My husband has stayed home alone for several years but has always kept himself busy doing projects at home. He has slowly progressed and I felt he needed more activities during the week.
I asked our Sunday school class for help. We have one of the guys in the class take him to lunch once a week. He also goes to a mens bible study for lunch every Tuesday. He can't follow everything they talk about but the guys cut up and enjoy having him there. On Thursdays he goes to a senior center with a neighbor who is also disabled. Once a month he goes to feed the homeless with some of the women from our class. Our youngest son is a school teacher and comes when others can't to spend time with is dad now that school's out.
Other are correct that you can't always rely on volunteers. There are times when someone can't pick my husband up. Like you I work full time. This arrangement will work for awhile but by years end I think I will need to put my husband is an adult day program.
Meals-on-wheels if your community has that service would work for lunch. I agree looking for help through a reliable agency might be the best. I paid a man in our daughter's church who was a CNA to come every Friday during latter stage to visit and supervise hygiene. Often took hb for a ride and walk through Wal-mart during the winter.
Maybe volunteers could get him up and ready for the day and drop him at an adult day care? Since you're a teacher, you probably get off work mid-afternoon and could pick him up.
We are fortunate - DH bought LTC and disability insurance when he was in his early 40s, long before he had medical issues that ultimately were diagnosed as MS. He had a very good friend who sold insurance and he followed the friend's advice.
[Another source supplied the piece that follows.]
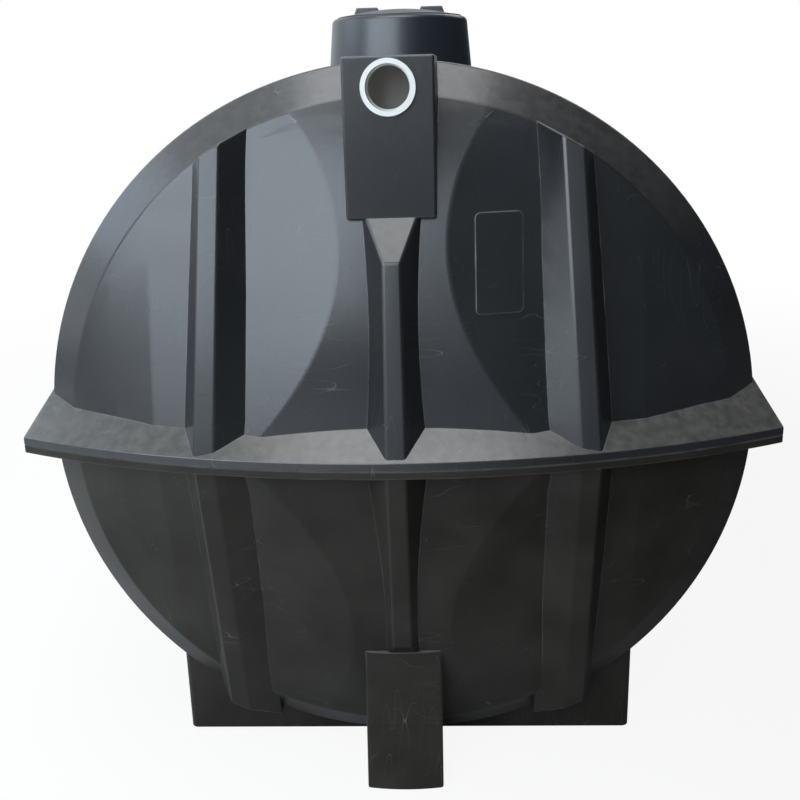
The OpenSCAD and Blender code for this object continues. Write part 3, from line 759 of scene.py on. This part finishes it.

Sadly, that friend passed away a few years ago. We will always be thankful for his insight.
We looked into LTC insurance but dh has had Hodgkin Lymphoma since age 50 so he didn't qualify. I would never have thought we'd need LTC for az. My 90 yr. old sister in ALF has long term insurance but thankfully she doesn't need extra care these days. I've decided if a nursing home stay ever happens I'll use that LTC insurance for an attendant since I won't be able to be with her because of dh and his care. I have had volunteers sign up to stay with dh but I'm not sure any one of them is aware of what staying with him would be like. He isn't easy to deal with at times. I of course am not working outside the home as others are. I don't see how you do it - my admiration for all of you who work full time. It truly must be a "36 hr. Day".
I am also working in a school district and have a college student at home. We barely made it through to the end of school before summer break. DH is late stage 6. At the start of last school year he was able to make it through the day with someone checking in on him now and then. I used relatives and friends. He was able to use the phone then, too, but now he wouldn't know what to do in an emergency. By May he was getting into so much mischief home alone that I really should have taken a few weeks leave. My suggestion is to prepare your home. Put away anything that could cause trouble. Unplug appliances that he might leave on all day. Same with water. My DH always leaves the water running. Guns, knives, even screw drivers. My DH unscrewed cupboards while I was gone all day. Hide the care keys. Put away pills. Etc, etc. I learned with each new incident. DH is going to daycare one day a week this summer. Call your taxi service and see if they have rates for the disabled. You have to be 65 to get a senior discount. It took us a month to get this but for $6 he can get a 30 min ride to and from daycare. I am fortunate to have my sister as my daytime caregiver. DH can never be alone anymore. I never thought he would progress as fast as he has. I was not prepared. Think ahead. What he can do for himself now may be gone in 10 months.